Les Russes se sont trompés d’ennemis, notent les stratèges français. Ils ont tiré 3 000 missiles de précisions, mais ne sont jamais parvenus à fragmenter la défense ukrainienne. Celle-ci a toujours opposé des systèmes redondants très efficaces.
Premier point notable et qui n’avait pas été anticipé avant cette guerre : l’usage massif des missiles sol air portatifs. Il a empêché les Russes d’avoir la maîtrise du ciel. Un déni d’accès, basse altitude, courte portée, en embuscade, indétectable. Avant cela, le déni d’accès était uniquement la haute altitude et les systèmes russes S400 ou patriot américains.
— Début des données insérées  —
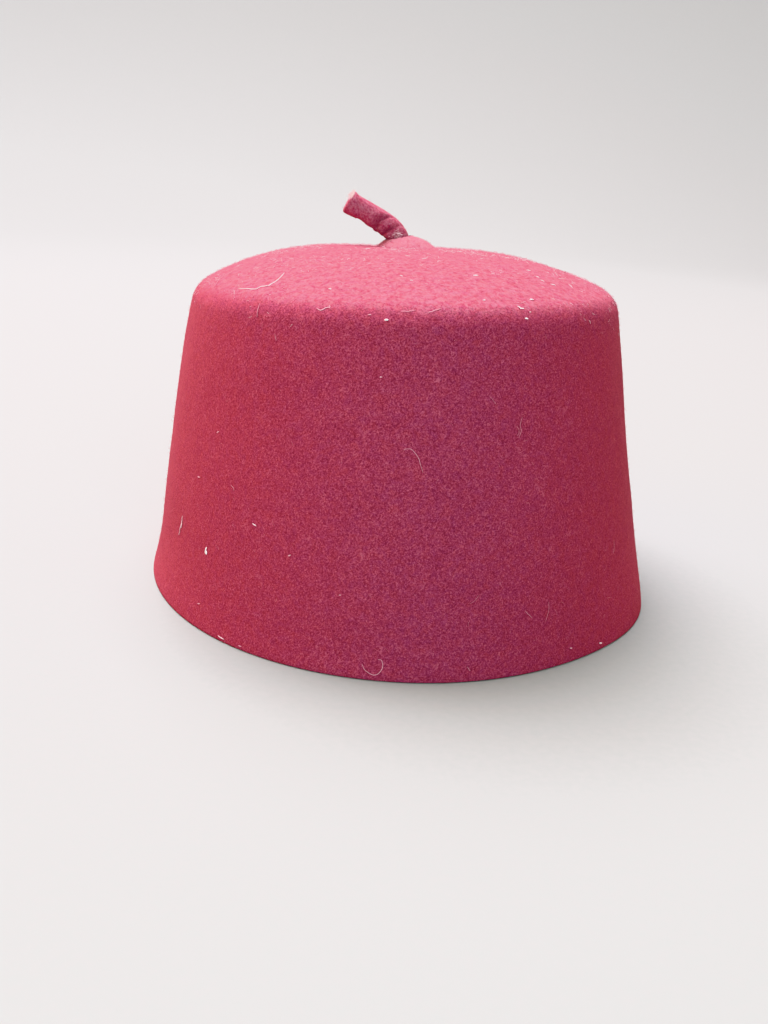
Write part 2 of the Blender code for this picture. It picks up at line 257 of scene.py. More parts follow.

Le second bouleversement est venu de l’usage de l’artillerie longue portée : elle modifie la profondeur du champ de bataille qui désormais s’étire sur des centaines de kilomètres. Les lances roquettes multiples Himars américains offrent de nouvelles frontières tactiques, reconnaissent avec envie des militaires français de haut rang.
Autre révolution, la Techno guérilla : les Ukrainiens convertissent avec succès les technologies civiles. L’usage des réseaux sociaux permet de détecter des cibles, et les téléphones portables permettent de relier la ligne de front aux postes de commandement en full vidéo, une nouvelle philosophie de la guerre.